Written task »
Each line of the material below should be reproduced exactly.

━━━

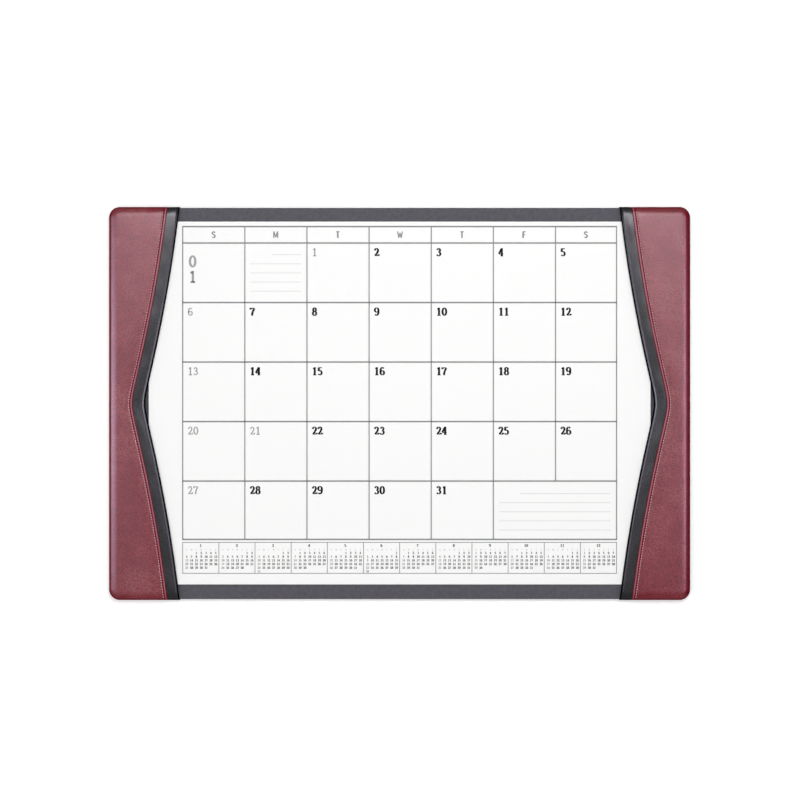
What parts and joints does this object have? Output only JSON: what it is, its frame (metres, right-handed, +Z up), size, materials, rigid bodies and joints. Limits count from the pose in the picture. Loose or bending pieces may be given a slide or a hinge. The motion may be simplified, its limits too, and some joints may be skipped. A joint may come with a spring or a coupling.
{
  "type": "desk pad calendar",
  "caption": "Leather desk pad with padded waisted side rails sewn with a narrow trim band, holding a stack of month sheets tucked under the rails.",
  "frame": {"origin": "centre of the footprint, on the desk, under the felt backing", "axes": "+X across the pad to the reader's right, +Y away from the reader towards the top of the sheet, +Z up out of the sheet"},
  "size_m": [0.6478, 0.4382, 0.0127],
  "materials": {
    "felt": "matt pressed felt",
    "board": "plain grey-brown board",
    "facing": "charcoal embossed bonded leather",
    "card": "plain grey card",
    "paper": "uncoated white sheet",
    "print_ink": "grey printed line",
    "foam": "soft padding",
    "burgundy_leather": "smooth burgundy top-grain leather with a soft sheen",
    "black_leather": "smooth black leather with a soft sheen"
  },
  "bodies": {
    "root": {"felt_backing": "felt", "base_board": "board", "board_facing": "facing", "backing_card": "card", "calendar_pad": "paper", "printed_grid": "print_ink", "month_strip_print": "print_ink", "left_rail_core": "board", "right_rail_core": "board", "left_rail_padding": "foam", "right_rail_padding": "foam", "left_leather_panel": "burgundy_leather", "right_leather_panel": "burgundy_leather", "left_trim_band": "black_leather", "right_trim_band": "black_leather"}
  },
  "joints": []
}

━━━

Worked answer »
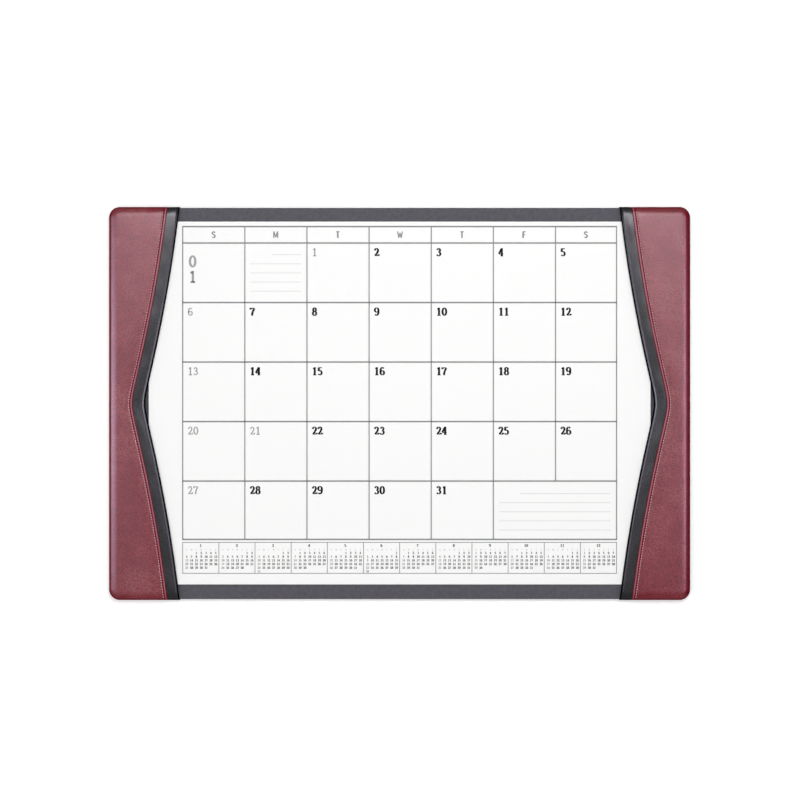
What parts and joints does this object have? Output only JSON: what it is, its frame (metres, right-handed, +Z up), size, materials, rigid bodies and joints. Limits count from the pose in the picture. Loose or bending pieces may be given a slide or a hinge. The motion may be simplified, its limits too, and some joints may be skipped. A joint may come with a spring or a coupling.
{
  "type": "desk pad calendar",
  "caption": "Leather desk pad with padded waisted side rails sewn with a narrow trim band, holding a stack of month sheets tucked under the rails.",
  "frame": {"origin": "centre of the footprint, on the desk, under the felt backing", "axes": "+X across the pad to the reader's right, +Y away from the reader towards the top of the sheet, +Z up out of the sheet"},
  "size_m": [0.6478, 0.4382, 0.0127],
  "materials": {
    "felt": "matt pressed felt",
    "board": "plain grey-brown board",
    "facing": "charcoal embossed bonded leather",
    "card": "plain grey card",
    "paper": "uncoated white sheet",
    "print_ink": "grey printed line",
    "foam": "soft padding",
    "burgundy_leather": "smooth burgundy top-grain leather with a soft sheen",
    "black_leather": "smooth black leather with a soft sheen"
  },
  "bodies": {
    "root": {"felt_backing": "felt", "base_board": "board", "board_facing": "facing", "backing_card": "card", "calendar_pad": "paper", "printed_grid": "print_ink", "month_strip_print": "print_ink", "left_rail_core": "board", "right_rail_core": "board", "left_rail_padding": "foam", "right_rail_padding": "foam", "left_leather_panel": "burgundy_leather", "right_leather_panel": "burgundy_leather", "left_trim_band": "black_leather", "right_trim_band": "black_leather"}
  },
  "joints": []
}